During routine surveying work carried out last week, the hydrographers of the Transport Administration found a 60x10 meter shipwreck 7.5 kilometers west of Saaremaa island at a depth of 20 meters.

During the dive made by the former mine diver Veikko Horm, it was revealed that the vessel is a merchant steamer, and according to Estonian Maritime Museum researcher Ivar Treffner, it may be the German merchant steamer Kronos, which was built in 1897 and sank on Nov. 16, 1923.

The merchant ship ran aground near Karala in Saaremaa, damaged its bottom and sank before reaching the shore along with its 21-member crew. The location of this wreck was not known until now.

Prior to this, the wreck of a World War-era warship was discovered at a depth of 62 meters near the Tallinn-Helsinki waterway in May.

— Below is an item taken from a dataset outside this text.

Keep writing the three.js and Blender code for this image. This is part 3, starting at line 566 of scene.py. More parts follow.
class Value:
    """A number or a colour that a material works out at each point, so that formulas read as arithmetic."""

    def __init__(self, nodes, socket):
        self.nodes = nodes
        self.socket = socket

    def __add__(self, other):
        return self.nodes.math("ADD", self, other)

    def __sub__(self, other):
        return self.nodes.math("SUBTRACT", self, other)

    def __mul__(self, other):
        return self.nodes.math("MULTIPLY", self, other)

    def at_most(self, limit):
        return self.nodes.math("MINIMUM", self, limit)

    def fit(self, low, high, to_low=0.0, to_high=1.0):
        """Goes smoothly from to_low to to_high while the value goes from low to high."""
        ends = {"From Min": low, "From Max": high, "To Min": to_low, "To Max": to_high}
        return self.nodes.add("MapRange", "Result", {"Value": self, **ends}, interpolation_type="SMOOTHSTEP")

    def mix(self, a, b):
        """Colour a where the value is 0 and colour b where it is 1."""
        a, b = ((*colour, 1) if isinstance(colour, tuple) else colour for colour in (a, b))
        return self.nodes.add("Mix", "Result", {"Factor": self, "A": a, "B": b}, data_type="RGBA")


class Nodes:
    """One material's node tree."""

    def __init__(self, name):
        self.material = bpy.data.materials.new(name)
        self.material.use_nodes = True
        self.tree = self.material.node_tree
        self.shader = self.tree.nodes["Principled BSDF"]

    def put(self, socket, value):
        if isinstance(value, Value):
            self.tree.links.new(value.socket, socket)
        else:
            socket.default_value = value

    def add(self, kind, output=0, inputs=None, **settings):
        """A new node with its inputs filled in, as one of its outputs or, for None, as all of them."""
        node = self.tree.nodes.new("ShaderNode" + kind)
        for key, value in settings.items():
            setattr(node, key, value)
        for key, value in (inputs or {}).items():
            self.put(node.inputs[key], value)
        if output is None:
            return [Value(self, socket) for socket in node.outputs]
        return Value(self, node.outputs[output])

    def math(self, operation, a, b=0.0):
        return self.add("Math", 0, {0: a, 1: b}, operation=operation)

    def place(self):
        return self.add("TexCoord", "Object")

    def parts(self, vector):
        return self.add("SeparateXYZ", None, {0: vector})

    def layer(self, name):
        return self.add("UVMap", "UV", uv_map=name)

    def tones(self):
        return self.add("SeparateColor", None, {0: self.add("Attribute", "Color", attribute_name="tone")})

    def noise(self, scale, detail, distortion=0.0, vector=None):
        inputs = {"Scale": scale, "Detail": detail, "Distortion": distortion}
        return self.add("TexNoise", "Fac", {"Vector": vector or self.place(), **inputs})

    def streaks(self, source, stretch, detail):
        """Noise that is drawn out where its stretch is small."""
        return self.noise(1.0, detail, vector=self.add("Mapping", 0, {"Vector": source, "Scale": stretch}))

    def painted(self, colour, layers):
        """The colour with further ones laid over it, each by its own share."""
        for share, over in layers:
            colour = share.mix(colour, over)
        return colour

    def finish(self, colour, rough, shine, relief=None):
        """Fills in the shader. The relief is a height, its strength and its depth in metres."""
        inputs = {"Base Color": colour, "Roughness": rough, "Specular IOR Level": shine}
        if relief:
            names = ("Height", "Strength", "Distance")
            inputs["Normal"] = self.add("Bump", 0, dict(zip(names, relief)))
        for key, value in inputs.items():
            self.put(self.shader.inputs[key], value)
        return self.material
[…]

Peeter Valing, head of the hydrography department of the Transport Administration, said that their database currently includes 684 wrecks lying on the seabed in Estonia.

«Most of them have been found during surveying work. Twelve of them have been found this year, most of them small and badly decomposed,» Valing said.

This year, the hydrographers of the Transport Administration plan to survey a sea area of approximately 1,200 square kilometers and 60 square kilometers of Lake Peipsi. Most of the work will take place in the Gulf of Riga, west of Saaremaa island and the Gulf of Finland.